In the end, not only did radio remain part of the bill, but in the spring of 1967 a Senate committee also changed the bill’s title from the Public Television Act to the Public Broadcasting Act, which, in turn, helped bring into being the Corporation for Public Broadcasting. “Amazing those words got into the bill,” says Jack Mitchell. “There was a great deal of money out there supporting public television, particularly from the Ford Foundation. We had a few radio stations at the universities, but they didn’t have the moxie to go out and find the funding they needed. Suddenly, with the Public Broadcasting Act, the Corporation for Public Broadcasting was forced by law to give some of that money to radio.”

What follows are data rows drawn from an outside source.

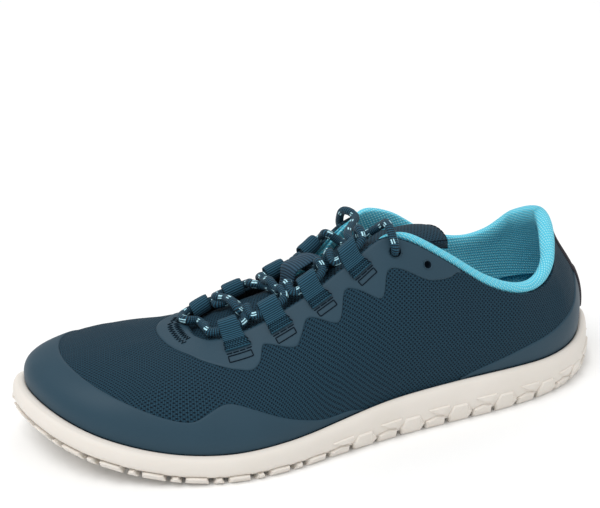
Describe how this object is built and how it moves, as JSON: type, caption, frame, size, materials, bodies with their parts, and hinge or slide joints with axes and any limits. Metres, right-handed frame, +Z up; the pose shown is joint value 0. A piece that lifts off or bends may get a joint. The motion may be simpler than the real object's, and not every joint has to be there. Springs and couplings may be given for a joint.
{
  "type": "barefoot shoe",
  "caption": "Left low-cut barefoot sports shoe: thin flexible rubber sole, knit upper with film overlays, padded collar, quick lacing through webbing loops.",
  "frame": {"origin": "on the floor, under the middle of the shoe's box", "axes": "+Z up from the floor; +Y towards the heel, -Y towards the toe; +X towards the outer side of the left foot"},
  "size_m": [0.106, 0.2888, 0.0931],
  "materials": {
    "rubber": "matt off-white rubber",
    "insole_foam": "cloth-covered foam",
    "mesh": "fine navy mesh",
    "tongue_cloth": "padded navy mesh",
    "film": "matt blue-grey film",
    "heel_tape_cloth": "ribbed dark tape",
    "lining_knit": "light-blue rib knit",
    "webbing": "ribbed teal webbing",
    "lace_cord": "round braided teal lace with pale flecks"
  },
  "bodies": {
    "root": {"sole": "rubber", "insole": "insole_foam", "upper": "mesh", "tongue": "tongue_cloth", "toe_guard": "film", "eyestay": "film", "heel_counter": "film", "heel_tape": "heel_tape_cloth", "collar_lining": "lining_knit", "tongue_keeper": "webbing", "lace": "lace_cord", "lace_loop_outer_1": "webbing", "lace_loop_inner_1": "webbing", "lace_loop_outer_2": "webbing", "lace_loop_inner_2": "webbing", "lace_loop_outer_3": "webbing", "lace_loop_inner_3": "webbing", "lace_loop_outer_4": "webbing", "lace_loop_inner_4": "webbing"}
  },
  "joints": []
}
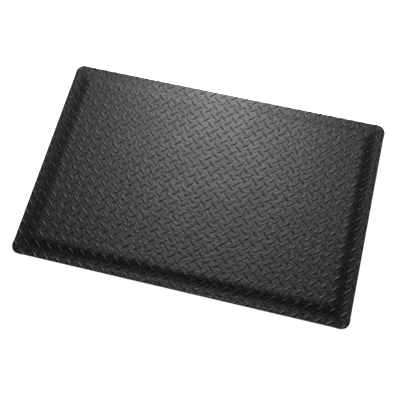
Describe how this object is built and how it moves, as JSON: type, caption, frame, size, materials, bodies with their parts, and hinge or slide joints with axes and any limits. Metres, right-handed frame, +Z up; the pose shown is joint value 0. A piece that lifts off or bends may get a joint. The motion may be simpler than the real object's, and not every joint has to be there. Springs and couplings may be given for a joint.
{
  "type": "anti fatigue mat",
  "caption": "Rectangular cushioned floor mat: embossed vinyl wear sheet with a lug tread over a closed cell foam core, sloped to a low rim on all four sides.",
  "frame": {"origin": "on the floor under the middle of the mat", "axes": "+Z up, +X along the long side, +Y along the short side"},
  "size_m": [0.9154, 0.6106, 0.0143],
  "materials": {
    "wear_vinyl": "satin black solid vinyl with a fine grain",
    "bond_film": "dull amber film of laminating adhesive",
    "foam": "matt charcoal closed cell vinyl foam",
    "grip_skin": "matt black soft gripping skin"
  },
  "bodies": {
    "root": {"wear_sheet": "wear_vinyl", "top_bond_film": "bond_film", "foam_core": "foam", "base_bond_film": "bond_film", "grip_backing": "grip_skin"}
  },
  "joints": []
}
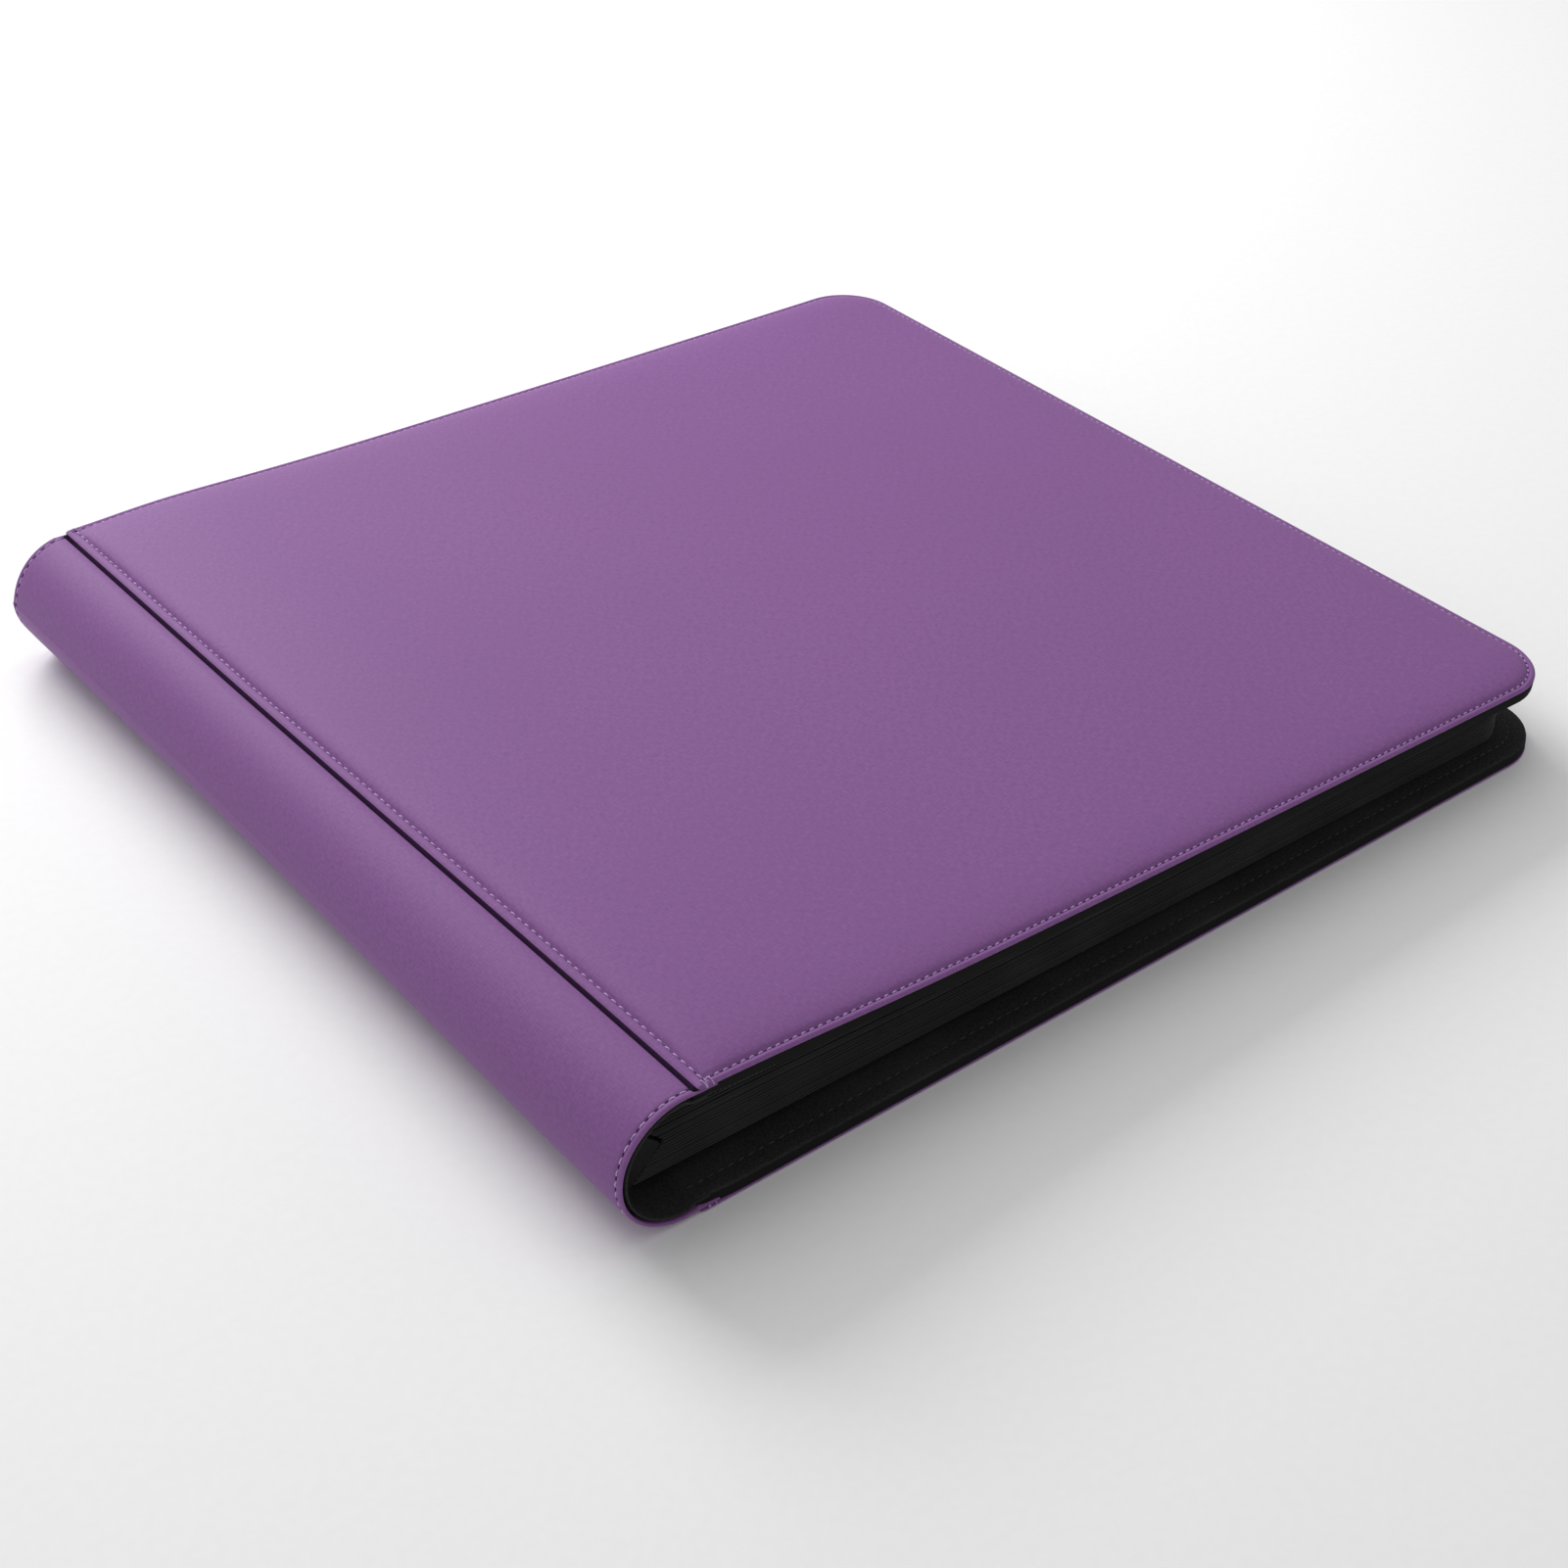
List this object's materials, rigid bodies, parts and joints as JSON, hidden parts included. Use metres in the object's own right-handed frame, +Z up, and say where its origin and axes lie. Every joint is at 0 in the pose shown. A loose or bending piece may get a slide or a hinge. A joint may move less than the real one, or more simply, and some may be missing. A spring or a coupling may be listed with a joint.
{
  "type": "trading card binder",
  "caption": "Square padded binder for trading cards, with a rounded spine that unrolls, stitched covers and a block of black pocket leaves.",
  "frame": {"origin": "centre of the closed binder's outline, on the surface that its back cover lies on", "axes": "+X from the spine to the fore-edge, +Y along the spine, +Z up through the front cover"},
  "size_m": [0.3594, 0.345, 0.0429],
  "materials": {
    "leatherette": "satin purple leatherette with a fine woven grain",
    "thread": "lilac sewing thread",
    "lining": "matt black lining",
    "foam": "padding foam",
    "board": "grey board",
    "stiffener": "bendable plastic sheet",
    "binding": "matt black",
    "leaf_sheet": "matt black sheet with clear pockets"
  },
  "bodies": {
    "back_cover": {"back_cover_leather": "leatherette", "back_cover_foam": "foam", "back_cover_board": "board", "back_cover_lining": "lining", "back_cover_thread": "thread", "back_cover_spine_margin": "leatherette"},
    "spine_band_1": {"spine_leather_1": "leatherette", "spine_stiffener_1": "stiffener", "spine_lining_1": "lining", "spine_thread_1": "thread"},
    "spine_band_2": {"spine_leather_2": "leatherette", "spine_stiffener_2": "stiffener", "spine_lining_2": "lining", "spine_thread_2": "thread", "binding_block": "binding"},
    "spine_band_3": {"spine_leather_3": "leatherette", "spine_stiffener_3": "stiffener", "spine_lining_3": "lining", "spine_thread_3": "thread"},
    "front_cover": {"front_cover_leather": "leatherette", "front_cover_foam": "foam", "front_cover_board": "board", "front_cover_lining": "lining", "front_cover_thread": "thread", "front_cover_spine_margin": "leatherette"},
    "leaf_01": {"leaf_01": "leaf_sheet"},
    "leaf_02": {"leaf_02": "leaf_sheet"},
    "leaf_03": {"leaf_03": "leaf_sheet"},
    "leaf_04": {"leaf_04": "leaf_sheet"},
    "leaf_05": {"leaf_05": "leaf_sheet"},
    "leaf_06": {"leaf_06": "leaf_sheet"},
    "leaf_07": {"leaf_07": "leaf_sheet"},
    "leaf_08": {"leaf_08": "leaf_sheet"},
    "leaf_09": {"leaf_09": "leaf_sheet"},
    "leaf_10": {"leaf_10": "leaf_sheet"},
    "leaf_11": {"leaf_11": "leaf_sheet"},
    "leaf_12": {"leaf_12": "leaf_sheet"},
    "leaf_13": {"leaf_13": "leaf_sheet"},
    "leaf_14": {"leaf_14": "leaf_sheet"},
    "leaf_15": {"leaf_15": "leaf_sheet"},
    "leaf_16": {"leaf_16": "leaf_sheet"},
    "leaf_17": {"leaf_17": "leaf_sheet"},
    "leaf_18": {"leaf_18": "leaf_sheet"},
    "leaf_19": {"leaf_19": "leaf_sheet"},
    "leaf_20": {"leaf_20": "leaf_sheet"}
  },
  "joints": [
    {"name": "back_seam", "type": "hinge", "parent": "back_cover", "child": "spine_band_1", "pos_m": [-0.1593, 0, 0.0011], "axis": [0, -1, 0], "range_deg": [0, 30]},
    {"name": "spine_fold_1", "type": "hinge", "parent": "spine_band_1", "child": "spine_band_2", "pos_m": [-0.17697, 0, 0.0113], "axis": [0, -1, 0], "range_deg": [0, 60.02]},
    {"name": "spine_fold_2", "type": "hinge", "parent": "spine_band_2", "child": "spine_band_3", "pos_m": [-0.17697, 0, 0.0317], "axis": [0, -1, 0], "range_deg": [0, 60.02]},
    {"name": "front_seam", "type": "hinge", "parent": "spine_band_3", "child": "front_cover", "pos_m": [-0.1593, 0, 0.0419], "axis": [0, -1, 0], "range_deg": [0, 32.07]},
    {"name": "leaf_01_hinge", "type": "hinge", "parent": "spine_band_2", "child": "leaf_01", "pos_m": [-0.17048, 0, 0.01181], "axis": [0, -1, 0], "range_deg": [-89.29, 0]},
    {"name": "leaf_02_hinge", "type": "hinge", "parent": "spine_band_2", "child": "leaf_02", "pos_m": [-0.16943, 0, 0.01283], "axis": [0, -1, 0], "range_deg": [-89.29, 0]},
    {"name": "leaf_03_hinge", "type": "hinge", "parent": "spine_band_2", "child": "leaf_03", "pos_m": [-0.16838, 0, 0.01385], "axis": [0, -1, 0], "range_deg": [-89.29, 0]},
    {"name": "leaf_04_hinge", "type": "hinge", "parent": "spine_band_2", "child": "leaf_04", "pos_m": [-0.16733, 0, 0.01487], "axis": [0, -1, 0], "range_deg": [-89.3, 0]},
    {"name": "leaf_05_hinge", "type": "hinge", "parent": "spine_band_2", "child": "leaf_05", "pos_m": [-0.16628, 0, 0.01589], "axis": [0, -1, 0], "range_deg": [-89.3, 0]},
    {"name": "leaf_06_hinge", "type": "hinge", "parent": "spine_band_2", "child": "leaf_06", "pos_m": [-0.16523, 0, 0.01691], "axis": [0, -1, 0], "range_deg": [-89.3, 0]},
    {"name": "leaf_07_hinge", "type": "hinge", "parent": "spine_band_2", "child": "leaf_07", "pos_m": [-0.16418, 0, 0.01793], "axis": [0, -1, 0], "range_deg": [-89.3, 0]},
    {"name": "leaf_08_hinge", "type": "hinge", "parent": "spine_band_2", "child": "leaf_08", "pos_m": [-0.16313, 0, 0.01895], "axis": [0, -1, 0], "range_deg": [-89.31, 0]},
    {"name": "leaf_09_hinge", "type": "hinge", "parent": "spine_band_2", "child": "leaf_09", "pos_m": [-0.16208, 0, 0.01997], "axis": [0, -1, 0], "range_deg": [-89.31, 0]},
    {"name": "leaf_10_hinge", "type": "hinge", "parent": "spine_band_2", "child": "leaf_10", "pos_m": [-0.16103, 0, 0.02099], "axis": [0, -1, 0], "range_deg": [-89.31, 0]},
    {"name": "leaf_11_hinge", "type": "hinge", "parent": "spine_band_2", "child": "leaf_11", "pos_m": [-0.16103, 0, 0.02201], "axis": [0, -1, 0], "range_deg": [0, 91.39]},
    {"name": "leaf_12_hinge", "type": "hinge", "parent": "spine_band_2", "child": "leaf_12", "pos_m": [-0.16208, 0, 0.02303], "axis": [0, -1, 0], "range_deg": [0, 91.38]},
    {"name": "leaf_13_hinge", "type": "hinge", "parent": "spine_band_2", "child": "leaf_13", "pos_m": [-0.16313, 0, 0.02405], "axis": [0, -1, 0], "range_deg": [0, 91.37]},
    {"name": "leaf_14_hinge", "type": "hinge", "parent": "spine_band_2", "child": "leaf_14", "pos_m": [-0.16418, 0, 0.02507], "axis": [0, -1, 0], "range_deg": [0, 91.36]},
    {"name": "leaf_15_hinge", "type": "hinge", "parent": "spine_band_2", "child": "leaf_15", "pos_m": [-0.16523, 0, 0.02609], "axis": [0, -1, 0], "range_deg": [0, 91.35]},
    {"name": "leaf_16_hinge", "type": "hinge", "parent": "spine_band_2", "child": "leaf_16", "pos_m": [-0.16628, 0, 0.02711], "axis": [0, -1, 0], "range_deg": [0, 91.34]},
    {"name": "leaf_17_hinge", "type": "hinge", "parent": "spine_band_2", "child": "leaf_17", "pos_m": [-0.16733, 0, 0.02813], "axis": [0, -1, 0], "range_deg": [0, 91.33]},
    {"name": "leaf_18_hinge", "type": "hinge", "parent": "spine_band_2", "child": "leaf_18", "pos_m": [-0.16838, 0, 0.02915], "axis": [0, -1, 0], "range_deg": [0, 91.33]},
    {"name": "leaf_19_hinge", "type": "hinge", "parent": "spine_band_2", "child": "leaf_19", "pos_m": [-0.16943, 0, 0.03017], "axis": [0, -1, 0], "range_deg": [0, 91.32]},
    {"name": "leaf_20_hinge", "type": "hinge", "parent": "spine_band_2", "child": "leaf_20", "pos_m": [-0.17048, 0, 0.03119], "axis": [0, -1, 0], "range_deg": [0, 91.31]}
  ],
  "couplings": [
    {"joint": "spine_fold_1", "follows": "back_seam", "ratio": 2},
    {"joint": "spine_fold_2", "follows": "back_seam", "ratio": 2},
    {"joint": "front_seam", "follows": "back_seam", "ratio": 1.0684},
    {"joint": "leaf_01_hinge", "follows": "back_seam", "ratio": -2.9747},
    {"joint": "leaf_02_hinge", "follows": "back_seam", "ratio": -2.9747},
    {"joint": "leaf_03_hinge", "follows": "back_seam", "ratio": -2.9748},
    {"joint": "leaf_04_hinge", "follows": "back_seam", "ratio": -2.9749},
    {"joint": "leaf_05_hinge", "follows": "back_seam", "ratio": -2.9749},
    {"joint": "leaf_06_hinge", "follows": "back_seam", "ratio": -2.975},
    {"joint": "leaf_07_hinge", "follows": "back_seam", "ratio": -2.9751},
    {"joint": "leaf_08_hinge", "follows": "back_seam", "ratio": -2.9752},
    {"joint": "leaf_09_hinge", "follows": "back_seam", "ratio": -2.9752},
    {"joint": "leaf_10_hinge", "follows": "back_seam", "ratio": -2.9753},
    {"joint": "leaf_11_hinge", "follows": "back_seam", "ratio": 3.0445},
    {"joint": "leaf_12_hinge", "follows": "back_seam", "ratio": 3.0442},
    {"joint": "leaf_13_hinge", "follows": "back_seam", "ratio": 3.044},
    {"joint": "leaf_14_hinge", "follows": "back_seam", "ratio": 3.0437},
    {"joint": "leaf_15_hinge", "follows": "back_seam", "ratio": 3.0434},
    {"joint": "leaf_16_hinge", "follows": "back_seam", "ratio": 3.0431},
    {"joint": "leaf_17_hinge", "follows": "back_seam", "ratio": 3.0428},
    {"joint": "leaf_18_hinge", "follows": "back_seam", "ratio": 3.0426},
    {"joint": "leaf_19_hinge", "follows": "back_seam", "ratio": 3.0423},
    {"joint": "leaf_20_hinge", "follows": "back_seam", "ratio": 3.042}
  ]
}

Still, Congress had altered some key Carnegie Commission recommendations. For instance, the Commission had proposed that a fundamental tenet of public broadcasting should be “the need for insulation from governmental interference.” Building on that idea, the Commission proposed that the public broadcasting oversight board—now known as the Corporation for Public Broadcasting (CPB)—comprise 18 private citizens, 12 nominated by the President and 6 nominated by the board itself. Instead, Congress mandated a nine-member board, all to be nominated by the president and confirmed by the Senate.

The Commission also proposed a tax on television sales, akin to the British licensing fee that supports the BBC, to fund CPB on a long-term basis and further contribute to insulation from governmental interference. Congress chose instead to support CPB with federal appropriations, rendering the budget process susceptible to political machinations. (Some argue that this lack of independence has politicized CPB regardless of who is in power.) President Johnson signed the Public Broadcasting Act into law in November 1967, allocating $20 million in federal funds to the fledgling Corporation for Public Broadcasting, and Carnegie Corporation seconded the motion with a grant of one million dollars.